[EXERCISE INSTRUCTIONS]
Using the data below, return the stretch from the line that contains "straight_bar(short_straight);" through the line that contains "obj.parent = None", both included, exactly as it stands and nothing beyond it.

[RECORDED DATA]
## start

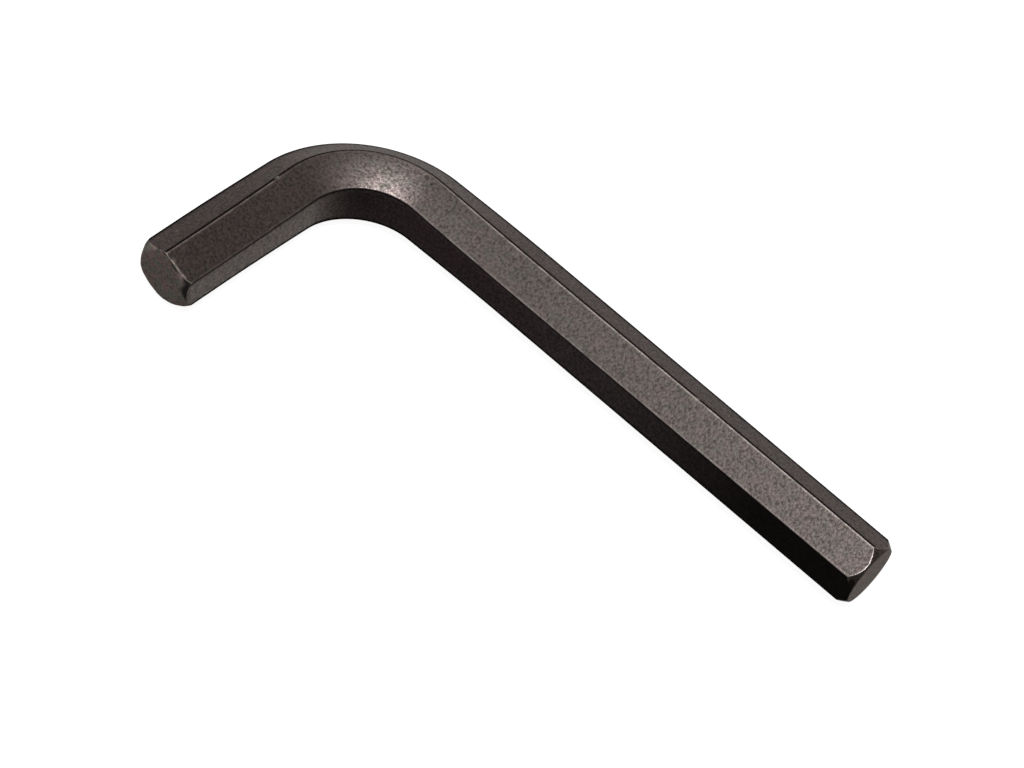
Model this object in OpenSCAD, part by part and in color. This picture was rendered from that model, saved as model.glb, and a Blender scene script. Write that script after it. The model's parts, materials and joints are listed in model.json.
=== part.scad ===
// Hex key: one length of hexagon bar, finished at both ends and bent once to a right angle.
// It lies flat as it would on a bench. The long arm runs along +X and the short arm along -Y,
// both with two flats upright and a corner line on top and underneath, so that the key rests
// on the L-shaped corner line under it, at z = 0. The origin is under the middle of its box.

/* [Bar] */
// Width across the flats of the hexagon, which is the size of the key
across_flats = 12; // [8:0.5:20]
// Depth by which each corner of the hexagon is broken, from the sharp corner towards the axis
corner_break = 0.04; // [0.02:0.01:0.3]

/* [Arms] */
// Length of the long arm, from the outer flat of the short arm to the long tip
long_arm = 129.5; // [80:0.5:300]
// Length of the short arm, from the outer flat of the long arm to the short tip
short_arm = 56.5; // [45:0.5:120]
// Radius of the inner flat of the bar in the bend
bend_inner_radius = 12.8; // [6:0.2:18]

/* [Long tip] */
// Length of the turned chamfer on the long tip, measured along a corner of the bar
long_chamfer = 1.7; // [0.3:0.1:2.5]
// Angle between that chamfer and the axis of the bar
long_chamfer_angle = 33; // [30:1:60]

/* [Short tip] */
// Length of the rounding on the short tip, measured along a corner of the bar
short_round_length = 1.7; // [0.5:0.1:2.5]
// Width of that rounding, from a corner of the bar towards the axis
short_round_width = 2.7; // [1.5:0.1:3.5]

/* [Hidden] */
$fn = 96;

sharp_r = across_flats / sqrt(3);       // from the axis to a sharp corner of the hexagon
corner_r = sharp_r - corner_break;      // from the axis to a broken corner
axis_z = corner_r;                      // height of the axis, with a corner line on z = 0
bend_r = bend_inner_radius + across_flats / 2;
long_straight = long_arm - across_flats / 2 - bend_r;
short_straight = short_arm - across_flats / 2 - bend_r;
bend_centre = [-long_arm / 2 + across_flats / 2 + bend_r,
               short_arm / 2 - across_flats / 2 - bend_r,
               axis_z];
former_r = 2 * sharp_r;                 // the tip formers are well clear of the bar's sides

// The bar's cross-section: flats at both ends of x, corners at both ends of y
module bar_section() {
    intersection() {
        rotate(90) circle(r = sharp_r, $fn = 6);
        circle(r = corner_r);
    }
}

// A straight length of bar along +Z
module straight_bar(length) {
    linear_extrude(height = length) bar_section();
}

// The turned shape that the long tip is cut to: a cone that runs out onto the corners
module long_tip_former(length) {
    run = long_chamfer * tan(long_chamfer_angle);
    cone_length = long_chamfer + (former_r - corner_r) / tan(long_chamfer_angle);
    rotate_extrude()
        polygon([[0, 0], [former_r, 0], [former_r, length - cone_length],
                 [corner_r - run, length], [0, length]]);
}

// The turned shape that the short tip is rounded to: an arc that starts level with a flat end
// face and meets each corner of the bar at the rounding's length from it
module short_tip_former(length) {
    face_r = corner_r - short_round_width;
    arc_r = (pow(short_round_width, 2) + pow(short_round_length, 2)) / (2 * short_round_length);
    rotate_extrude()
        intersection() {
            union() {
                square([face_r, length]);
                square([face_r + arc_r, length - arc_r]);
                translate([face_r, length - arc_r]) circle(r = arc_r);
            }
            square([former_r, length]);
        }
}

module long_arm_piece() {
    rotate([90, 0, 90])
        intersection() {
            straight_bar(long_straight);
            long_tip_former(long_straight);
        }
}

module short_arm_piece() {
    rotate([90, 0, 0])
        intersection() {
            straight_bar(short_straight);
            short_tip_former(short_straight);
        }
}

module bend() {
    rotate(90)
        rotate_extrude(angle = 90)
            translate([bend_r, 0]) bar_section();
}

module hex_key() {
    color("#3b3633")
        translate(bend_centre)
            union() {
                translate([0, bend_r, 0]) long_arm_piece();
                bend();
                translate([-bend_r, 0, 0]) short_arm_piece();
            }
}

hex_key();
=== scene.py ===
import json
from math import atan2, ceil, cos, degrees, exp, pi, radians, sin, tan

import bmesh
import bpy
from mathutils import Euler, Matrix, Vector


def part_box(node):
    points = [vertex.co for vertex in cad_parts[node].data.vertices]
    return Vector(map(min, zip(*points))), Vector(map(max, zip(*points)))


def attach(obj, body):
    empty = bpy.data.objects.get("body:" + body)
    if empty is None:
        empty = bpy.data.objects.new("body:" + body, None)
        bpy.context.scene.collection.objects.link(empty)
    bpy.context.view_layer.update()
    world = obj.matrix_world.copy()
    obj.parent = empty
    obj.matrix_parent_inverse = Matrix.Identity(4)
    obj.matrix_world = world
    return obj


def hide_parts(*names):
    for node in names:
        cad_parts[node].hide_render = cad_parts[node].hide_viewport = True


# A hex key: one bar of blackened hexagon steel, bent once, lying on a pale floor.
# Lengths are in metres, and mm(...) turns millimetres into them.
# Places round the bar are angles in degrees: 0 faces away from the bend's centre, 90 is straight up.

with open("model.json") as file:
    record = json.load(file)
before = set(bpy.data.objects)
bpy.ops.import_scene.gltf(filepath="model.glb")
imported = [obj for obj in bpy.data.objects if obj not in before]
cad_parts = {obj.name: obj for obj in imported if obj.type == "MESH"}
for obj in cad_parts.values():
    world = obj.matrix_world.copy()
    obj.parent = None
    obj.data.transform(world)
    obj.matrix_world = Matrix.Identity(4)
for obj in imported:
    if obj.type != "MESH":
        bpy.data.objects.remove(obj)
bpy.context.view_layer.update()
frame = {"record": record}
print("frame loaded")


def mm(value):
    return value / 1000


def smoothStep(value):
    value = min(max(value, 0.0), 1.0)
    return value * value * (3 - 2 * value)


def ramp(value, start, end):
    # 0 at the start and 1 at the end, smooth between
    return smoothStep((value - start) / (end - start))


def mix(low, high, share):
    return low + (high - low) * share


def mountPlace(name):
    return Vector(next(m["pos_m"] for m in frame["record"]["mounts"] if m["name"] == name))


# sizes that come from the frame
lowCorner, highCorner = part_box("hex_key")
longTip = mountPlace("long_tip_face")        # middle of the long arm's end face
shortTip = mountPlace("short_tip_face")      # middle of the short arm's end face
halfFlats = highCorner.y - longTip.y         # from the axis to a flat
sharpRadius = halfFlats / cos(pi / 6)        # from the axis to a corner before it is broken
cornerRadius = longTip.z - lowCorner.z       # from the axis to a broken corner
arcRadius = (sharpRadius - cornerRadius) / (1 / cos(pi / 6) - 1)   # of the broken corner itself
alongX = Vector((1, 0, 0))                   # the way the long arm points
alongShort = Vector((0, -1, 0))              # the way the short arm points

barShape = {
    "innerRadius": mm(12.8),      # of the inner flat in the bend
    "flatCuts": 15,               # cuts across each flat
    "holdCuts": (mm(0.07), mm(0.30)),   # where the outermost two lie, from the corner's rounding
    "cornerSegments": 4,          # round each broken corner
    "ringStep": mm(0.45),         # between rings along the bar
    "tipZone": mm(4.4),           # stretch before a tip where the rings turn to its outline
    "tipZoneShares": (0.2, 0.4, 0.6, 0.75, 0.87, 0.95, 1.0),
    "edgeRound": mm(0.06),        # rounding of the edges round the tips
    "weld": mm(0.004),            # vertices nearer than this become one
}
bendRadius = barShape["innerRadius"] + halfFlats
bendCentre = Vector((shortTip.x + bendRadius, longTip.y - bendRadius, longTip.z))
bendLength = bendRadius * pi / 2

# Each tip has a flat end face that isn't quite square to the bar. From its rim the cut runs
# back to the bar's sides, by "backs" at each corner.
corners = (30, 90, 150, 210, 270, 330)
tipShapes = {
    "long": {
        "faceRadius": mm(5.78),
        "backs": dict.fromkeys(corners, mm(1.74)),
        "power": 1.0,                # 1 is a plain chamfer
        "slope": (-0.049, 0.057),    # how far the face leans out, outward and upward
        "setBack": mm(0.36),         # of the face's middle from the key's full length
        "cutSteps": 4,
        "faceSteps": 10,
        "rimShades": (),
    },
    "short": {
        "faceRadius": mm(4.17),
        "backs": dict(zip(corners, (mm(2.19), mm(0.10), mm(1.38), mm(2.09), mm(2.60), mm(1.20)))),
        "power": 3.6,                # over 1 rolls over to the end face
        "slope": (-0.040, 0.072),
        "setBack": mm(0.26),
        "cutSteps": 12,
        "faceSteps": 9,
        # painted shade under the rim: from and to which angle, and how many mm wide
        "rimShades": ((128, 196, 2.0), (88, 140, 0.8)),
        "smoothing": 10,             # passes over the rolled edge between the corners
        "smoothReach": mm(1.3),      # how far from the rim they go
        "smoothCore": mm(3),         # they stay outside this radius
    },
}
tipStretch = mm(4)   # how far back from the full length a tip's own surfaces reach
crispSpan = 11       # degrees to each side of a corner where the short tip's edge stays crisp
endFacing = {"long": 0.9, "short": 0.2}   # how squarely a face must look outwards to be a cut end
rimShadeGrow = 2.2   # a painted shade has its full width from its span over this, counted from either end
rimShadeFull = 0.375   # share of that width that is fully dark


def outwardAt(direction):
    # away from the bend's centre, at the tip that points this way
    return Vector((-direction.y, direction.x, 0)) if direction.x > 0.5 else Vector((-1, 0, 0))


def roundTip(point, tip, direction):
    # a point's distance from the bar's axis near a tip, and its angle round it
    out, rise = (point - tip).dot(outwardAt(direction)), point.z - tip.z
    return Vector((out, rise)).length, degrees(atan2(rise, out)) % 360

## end

[FINAL RESULT]
            straight_bar(short_straight);
            short_tip_former(short_straight);
        }
}

module bend() {
    rotate(90)
        rotate_extrude(angle = 90)
            translate([bend_r, 0]) bar_section();
}

module hex_key() {
    color("#3b3633")
        translate(bend_centre)
            union() {
                translate([0, bend_r, 0]) long_arm_piece();
                bend();
                translate([-bend_r, 0, 0]) short_arm_piece();
            }
}

hex_key();
=== scene.py ===
import json
from math import atan2, ceil, cos, degrees, exp, pi, radians, sin, tan

import bmesh
import bpy
from mathutils import Euler, Matrix, Vector


def part_box(node):
    points = [vertex.co for vertex in cad_parts[node].data.vertices]
    return Vector(map(min, zip(*points))), Vector(map(max, zip(*points)))


def attach(obj, body):
    empty = bpy.data.objects.get("body:" + body)
    if empty is None:
        empty = bpy.data.objects.new("body:" + body, None)
        bpy.context.scene.collection.objects.link(empty)
    bpy.context.view_layer.update()
    world = obj.matrix_world.copy()
    obj.parent = empty
    obj.matrix_parent_inverse = Matrix.Identity(4)
    obj.matrix_world = world
    return obj


def hide_parts(*names):
    for node in names:
        cad_parts[node].hide_render = cad_parts[node].hide_viewport = True


# A hex key: one bar of blackened hexagon steel, bent once, lying on a pale floor.
# Lengths are in metres, and mm(...) turns millimetres into them.
# Places round the bar are angles in degrees: 0 faces away from the bend's centre, 90 is straight up.

with open("model.json") as file:
    record = json.load(file)
before = set(bpy.data.objects)
bpy.ops.import_scene.gltf(filepath="model.glb")
imported = [obj for obj in bpy.data.objects if obj not in before]
cad_parts = {obj.name: obj for obj in imported if obj.type == "MESH"}
for obj in cad_parts.values():
    world = obj.matrix_world.copy()
    obj.parent = None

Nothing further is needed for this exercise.